= EXERCISE GOAL =
Set down, exactly as written, only the lines starting with the one that holds "make_manifold(hand)" and ending with the one that holds "before = set(bpy.data.objects)".

= GIVEN DATA =
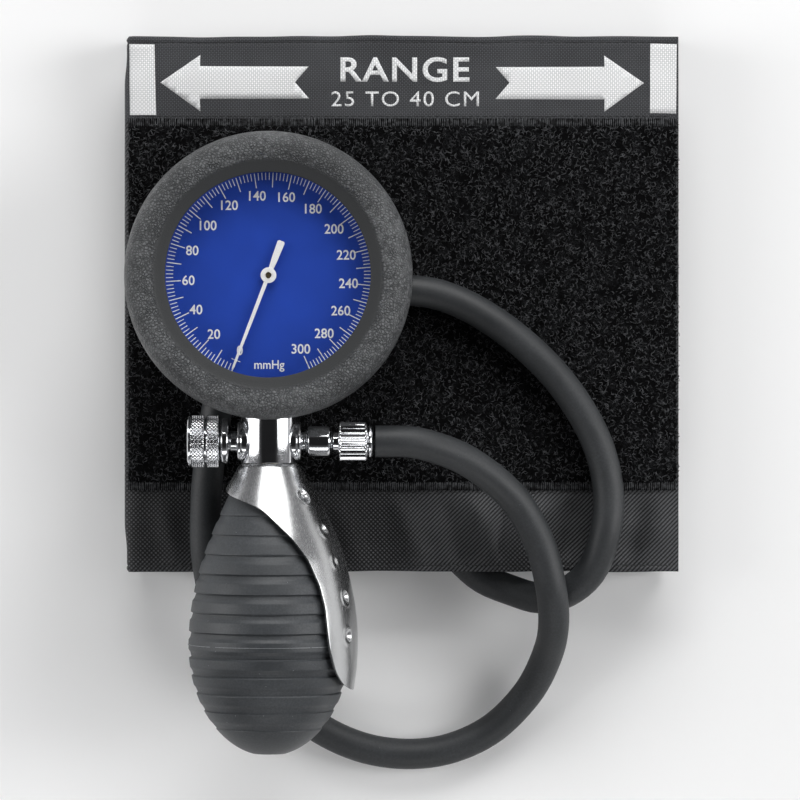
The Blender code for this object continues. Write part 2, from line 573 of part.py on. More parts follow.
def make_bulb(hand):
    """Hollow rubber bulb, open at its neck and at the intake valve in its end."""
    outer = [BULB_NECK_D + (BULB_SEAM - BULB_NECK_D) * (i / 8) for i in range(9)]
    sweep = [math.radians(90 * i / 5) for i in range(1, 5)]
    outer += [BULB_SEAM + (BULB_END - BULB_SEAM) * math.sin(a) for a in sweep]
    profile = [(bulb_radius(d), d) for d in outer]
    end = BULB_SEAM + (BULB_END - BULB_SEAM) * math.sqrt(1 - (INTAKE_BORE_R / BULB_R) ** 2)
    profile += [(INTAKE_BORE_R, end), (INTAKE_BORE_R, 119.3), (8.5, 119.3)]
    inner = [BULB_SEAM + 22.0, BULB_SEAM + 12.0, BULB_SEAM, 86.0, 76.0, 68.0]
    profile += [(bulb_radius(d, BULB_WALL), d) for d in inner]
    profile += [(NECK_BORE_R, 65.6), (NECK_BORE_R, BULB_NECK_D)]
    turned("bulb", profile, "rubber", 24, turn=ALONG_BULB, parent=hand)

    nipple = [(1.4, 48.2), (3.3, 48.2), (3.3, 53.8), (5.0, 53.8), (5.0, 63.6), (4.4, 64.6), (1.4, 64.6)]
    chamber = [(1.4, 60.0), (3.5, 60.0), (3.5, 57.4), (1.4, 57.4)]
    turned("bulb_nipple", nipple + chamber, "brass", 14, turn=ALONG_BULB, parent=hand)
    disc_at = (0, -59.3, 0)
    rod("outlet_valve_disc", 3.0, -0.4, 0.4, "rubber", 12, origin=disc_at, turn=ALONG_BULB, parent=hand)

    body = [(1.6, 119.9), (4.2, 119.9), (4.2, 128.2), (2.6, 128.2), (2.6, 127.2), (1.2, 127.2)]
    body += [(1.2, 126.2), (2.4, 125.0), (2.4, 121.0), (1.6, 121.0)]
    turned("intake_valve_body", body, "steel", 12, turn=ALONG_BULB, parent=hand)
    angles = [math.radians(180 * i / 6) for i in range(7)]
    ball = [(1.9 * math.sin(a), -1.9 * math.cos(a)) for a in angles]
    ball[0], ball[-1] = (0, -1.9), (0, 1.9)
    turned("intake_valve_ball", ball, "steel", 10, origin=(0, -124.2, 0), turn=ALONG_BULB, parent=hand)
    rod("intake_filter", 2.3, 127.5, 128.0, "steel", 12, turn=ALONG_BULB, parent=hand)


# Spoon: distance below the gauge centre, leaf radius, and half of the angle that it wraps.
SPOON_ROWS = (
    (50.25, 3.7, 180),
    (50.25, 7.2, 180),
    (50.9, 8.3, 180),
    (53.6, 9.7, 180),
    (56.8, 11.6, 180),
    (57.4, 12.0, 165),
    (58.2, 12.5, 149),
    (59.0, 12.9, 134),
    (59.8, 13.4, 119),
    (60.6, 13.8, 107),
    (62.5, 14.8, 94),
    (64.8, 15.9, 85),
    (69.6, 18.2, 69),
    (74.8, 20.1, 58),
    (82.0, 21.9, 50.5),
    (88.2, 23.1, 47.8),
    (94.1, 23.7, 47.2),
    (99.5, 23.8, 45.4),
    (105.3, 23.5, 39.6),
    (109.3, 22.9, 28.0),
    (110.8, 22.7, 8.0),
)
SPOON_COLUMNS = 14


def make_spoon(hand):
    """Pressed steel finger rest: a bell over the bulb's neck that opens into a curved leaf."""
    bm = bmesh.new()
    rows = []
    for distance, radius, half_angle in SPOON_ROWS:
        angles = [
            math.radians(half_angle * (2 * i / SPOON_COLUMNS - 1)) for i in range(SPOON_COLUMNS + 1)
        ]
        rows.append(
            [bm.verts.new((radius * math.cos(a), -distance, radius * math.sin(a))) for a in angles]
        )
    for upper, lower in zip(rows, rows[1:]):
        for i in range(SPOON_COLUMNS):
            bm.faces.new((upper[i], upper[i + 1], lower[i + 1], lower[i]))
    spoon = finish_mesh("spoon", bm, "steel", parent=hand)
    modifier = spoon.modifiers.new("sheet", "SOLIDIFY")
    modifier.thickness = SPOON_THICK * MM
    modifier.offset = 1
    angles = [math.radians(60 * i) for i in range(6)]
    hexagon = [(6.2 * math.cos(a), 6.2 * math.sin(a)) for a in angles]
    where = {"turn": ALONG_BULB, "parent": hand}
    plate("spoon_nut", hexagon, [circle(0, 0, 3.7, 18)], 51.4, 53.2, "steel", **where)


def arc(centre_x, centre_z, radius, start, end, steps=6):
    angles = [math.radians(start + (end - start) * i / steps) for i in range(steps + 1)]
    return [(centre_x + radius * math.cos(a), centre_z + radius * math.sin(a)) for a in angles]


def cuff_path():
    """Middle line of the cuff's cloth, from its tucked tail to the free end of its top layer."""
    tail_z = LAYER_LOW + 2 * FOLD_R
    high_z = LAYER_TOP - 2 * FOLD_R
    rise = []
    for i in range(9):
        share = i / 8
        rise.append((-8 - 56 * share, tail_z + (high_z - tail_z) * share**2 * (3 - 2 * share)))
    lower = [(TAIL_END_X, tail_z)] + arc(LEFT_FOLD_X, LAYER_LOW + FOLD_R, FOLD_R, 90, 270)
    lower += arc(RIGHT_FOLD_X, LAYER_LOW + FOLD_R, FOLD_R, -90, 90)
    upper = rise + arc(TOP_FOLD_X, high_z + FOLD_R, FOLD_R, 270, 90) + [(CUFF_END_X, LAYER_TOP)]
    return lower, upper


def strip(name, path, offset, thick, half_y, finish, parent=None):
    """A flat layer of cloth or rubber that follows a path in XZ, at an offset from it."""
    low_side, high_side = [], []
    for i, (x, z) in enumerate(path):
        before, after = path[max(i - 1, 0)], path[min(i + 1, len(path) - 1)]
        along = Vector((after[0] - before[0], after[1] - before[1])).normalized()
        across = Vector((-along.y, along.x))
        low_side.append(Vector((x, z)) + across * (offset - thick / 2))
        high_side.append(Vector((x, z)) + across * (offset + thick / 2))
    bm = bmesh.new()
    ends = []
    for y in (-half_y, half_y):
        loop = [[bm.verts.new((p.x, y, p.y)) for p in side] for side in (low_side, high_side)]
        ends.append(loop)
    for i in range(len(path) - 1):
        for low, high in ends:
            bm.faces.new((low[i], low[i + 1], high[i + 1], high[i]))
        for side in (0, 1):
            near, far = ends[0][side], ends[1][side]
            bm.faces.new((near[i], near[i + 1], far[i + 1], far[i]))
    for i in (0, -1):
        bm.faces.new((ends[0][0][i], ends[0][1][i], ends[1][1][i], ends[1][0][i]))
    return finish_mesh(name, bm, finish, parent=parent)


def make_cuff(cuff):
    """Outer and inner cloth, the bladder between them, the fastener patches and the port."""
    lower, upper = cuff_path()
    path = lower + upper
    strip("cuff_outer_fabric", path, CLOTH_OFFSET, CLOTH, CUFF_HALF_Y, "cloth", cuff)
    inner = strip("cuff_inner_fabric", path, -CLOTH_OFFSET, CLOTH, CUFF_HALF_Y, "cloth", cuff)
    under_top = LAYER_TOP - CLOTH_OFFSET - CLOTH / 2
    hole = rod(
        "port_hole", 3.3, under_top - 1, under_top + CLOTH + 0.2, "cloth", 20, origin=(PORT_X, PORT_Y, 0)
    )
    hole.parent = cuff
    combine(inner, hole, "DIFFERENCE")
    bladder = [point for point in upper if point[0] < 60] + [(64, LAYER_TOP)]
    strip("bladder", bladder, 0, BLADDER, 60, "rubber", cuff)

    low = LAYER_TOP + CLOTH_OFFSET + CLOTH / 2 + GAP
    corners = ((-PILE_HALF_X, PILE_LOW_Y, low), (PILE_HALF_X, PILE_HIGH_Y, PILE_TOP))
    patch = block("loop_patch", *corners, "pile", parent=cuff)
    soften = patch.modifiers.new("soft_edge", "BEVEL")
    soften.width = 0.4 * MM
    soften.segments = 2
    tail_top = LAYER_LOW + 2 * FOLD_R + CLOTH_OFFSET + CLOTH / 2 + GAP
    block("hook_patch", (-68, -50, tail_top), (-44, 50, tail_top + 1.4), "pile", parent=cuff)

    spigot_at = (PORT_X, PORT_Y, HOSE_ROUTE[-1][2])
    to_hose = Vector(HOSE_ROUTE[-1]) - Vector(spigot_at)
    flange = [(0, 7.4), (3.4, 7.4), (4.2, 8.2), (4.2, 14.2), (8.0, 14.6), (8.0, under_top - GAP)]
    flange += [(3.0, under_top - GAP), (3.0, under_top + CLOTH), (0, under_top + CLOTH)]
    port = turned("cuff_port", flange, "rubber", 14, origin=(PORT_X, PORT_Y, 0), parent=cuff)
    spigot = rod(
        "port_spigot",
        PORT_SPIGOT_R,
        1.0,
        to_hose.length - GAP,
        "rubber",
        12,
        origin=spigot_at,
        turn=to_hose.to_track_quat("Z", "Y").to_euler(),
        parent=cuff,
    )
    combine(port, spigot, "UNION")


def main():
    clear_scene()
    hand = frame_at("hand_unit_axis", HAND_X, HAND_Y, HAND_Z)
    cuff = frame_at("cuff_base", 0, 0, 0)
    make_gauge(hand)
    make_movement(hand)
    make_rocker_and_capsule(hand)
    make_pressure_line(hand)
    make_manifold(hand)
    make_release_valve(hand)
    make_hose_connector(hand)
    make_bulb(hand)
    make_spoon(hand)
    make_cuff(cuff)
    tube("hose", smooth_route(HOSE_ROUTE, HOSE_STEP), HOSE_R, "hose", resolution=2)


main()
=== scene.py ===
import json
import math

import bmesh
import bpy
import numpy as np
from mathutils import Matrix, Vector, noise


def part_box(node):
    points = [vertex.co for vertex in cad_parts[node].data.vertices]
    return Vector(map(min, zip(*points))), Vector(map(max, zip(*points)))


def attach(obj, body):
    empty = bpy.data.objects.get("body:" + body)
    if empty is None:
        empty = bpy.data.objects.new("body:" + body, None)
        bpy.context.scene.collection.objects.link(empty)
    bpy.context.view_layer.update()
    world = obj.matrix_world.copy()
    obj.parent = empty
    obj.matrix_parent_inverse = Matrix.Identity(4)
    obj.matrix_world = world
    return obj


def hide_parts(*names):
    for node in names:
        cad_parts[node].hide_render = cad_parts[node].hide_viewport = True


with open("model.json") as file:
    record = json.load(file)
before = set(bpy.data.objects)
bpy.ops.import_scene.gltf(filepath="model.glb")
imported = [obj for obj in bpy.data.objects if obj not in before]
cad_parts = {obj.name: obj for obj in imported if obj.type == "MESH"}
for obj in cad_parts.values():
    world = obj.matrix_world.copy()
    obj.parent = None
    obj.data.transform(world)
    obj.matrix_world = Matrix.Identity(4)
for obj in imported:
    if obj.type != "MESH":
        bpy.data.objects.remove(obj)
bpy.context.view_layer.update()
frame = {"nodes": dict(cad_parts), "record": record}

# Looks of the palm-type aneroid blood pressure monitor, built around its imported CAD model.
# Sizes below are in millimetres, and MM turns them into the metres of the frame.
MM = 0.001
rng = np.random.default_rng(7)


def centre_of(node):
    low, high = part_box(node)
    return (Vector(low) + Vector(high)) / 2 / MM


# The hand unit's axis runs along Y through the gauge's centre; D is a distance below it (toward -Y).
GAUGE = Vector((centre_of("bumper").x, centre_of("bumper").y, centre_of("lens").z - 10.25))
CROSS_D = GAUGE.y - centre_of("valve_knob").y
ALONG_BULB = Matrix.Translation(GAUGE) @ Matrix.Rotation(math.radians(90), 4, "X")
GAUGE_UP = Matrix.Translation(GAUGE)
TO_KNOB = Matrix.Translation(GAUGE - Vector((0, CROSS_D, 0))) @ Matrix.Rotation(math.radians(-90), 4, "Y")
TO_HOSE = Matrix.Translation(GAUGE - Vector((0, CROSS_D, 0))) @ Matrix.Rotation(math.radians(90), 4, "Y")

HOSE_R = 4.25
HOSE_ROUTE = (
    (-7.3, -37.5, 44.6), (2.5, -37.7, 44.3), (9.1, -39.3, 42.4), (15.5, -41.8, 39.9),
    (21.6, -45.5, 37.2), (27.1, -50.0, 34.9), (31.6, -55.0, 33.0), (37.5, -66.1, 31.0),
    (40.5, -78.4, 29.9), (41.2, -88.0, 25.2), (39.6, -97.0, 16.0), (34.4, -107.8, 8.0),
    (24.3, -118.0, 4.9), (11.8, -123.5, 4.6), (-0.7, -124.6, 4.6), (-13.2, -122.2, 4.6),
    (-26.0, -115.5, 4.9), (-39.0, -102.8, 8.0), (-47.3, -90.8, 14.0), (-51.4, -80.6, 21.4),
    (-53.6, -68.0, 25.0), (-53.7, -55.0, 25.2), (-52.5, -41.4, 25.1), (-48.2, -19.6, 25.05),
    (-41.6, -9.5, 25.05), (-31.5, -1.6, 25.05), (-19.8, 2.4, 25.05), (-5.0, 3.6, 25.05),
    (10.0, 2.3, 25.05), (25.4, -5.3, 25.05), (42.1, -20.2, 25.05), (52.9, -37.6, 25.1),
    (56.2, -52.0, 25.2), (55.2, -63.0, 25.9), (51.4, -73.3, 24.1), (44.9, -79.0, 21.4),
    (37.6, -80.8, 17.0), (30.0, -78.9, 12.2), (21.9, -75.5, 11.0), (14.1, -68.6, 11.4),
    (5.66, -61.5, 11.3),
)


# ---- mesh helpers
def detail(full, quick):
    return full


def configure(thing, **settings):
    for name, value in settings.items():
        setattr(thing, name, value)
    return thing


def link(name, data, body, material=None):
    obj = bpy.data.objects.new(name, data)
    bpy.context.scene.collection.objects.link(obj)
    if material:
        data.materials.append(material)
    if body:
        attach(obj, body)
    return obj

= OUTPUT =
    make_manifold(hand)
    make_release_valve(hand)
    make_hose_connector(hand)
    make_bulb(hand)
    make_spoon(hand)
    make_cuff(cuff)
    tube("hose", smooth_route(HOSE_ROUTE, HOSE_STEP), HOSE_R, "hose", resolution=2)


main()
=== scene.py ===
import json
import math

import bmesh
import bpy
import numpy as np
from mathutils import Matrix, Vector, noise


def part_box(node):
    points = [vertex.co for vertex in cad_parts[node].data.vertices]
    return Vector(map(min, zip(*points))), Vector(map(max, zip(*points)))


def attach(obj, body):
    empty = bpy.data.objects.get("body:" + body)
    if empty is None:
        empty = bpy.data.objects.new("body:" + body, None)
        bpy.context.scene.collection.objects.link(empty)
    bpy.context.view_layer.update()
    world = obj.matrix_world.copy()
    obj.parent = empty
    obj.matrix_parent_inverse = Matrix.Identity(4)
    obj.matrix_world = world
    return obj


def hide_parts(*names):
    for node in names:
        cad_parts[node].hide_render = cad_parts[node].hide_viewport = True


with open("model.json") as file:
    record = json.load(file)
before = set(bpy.data.objects)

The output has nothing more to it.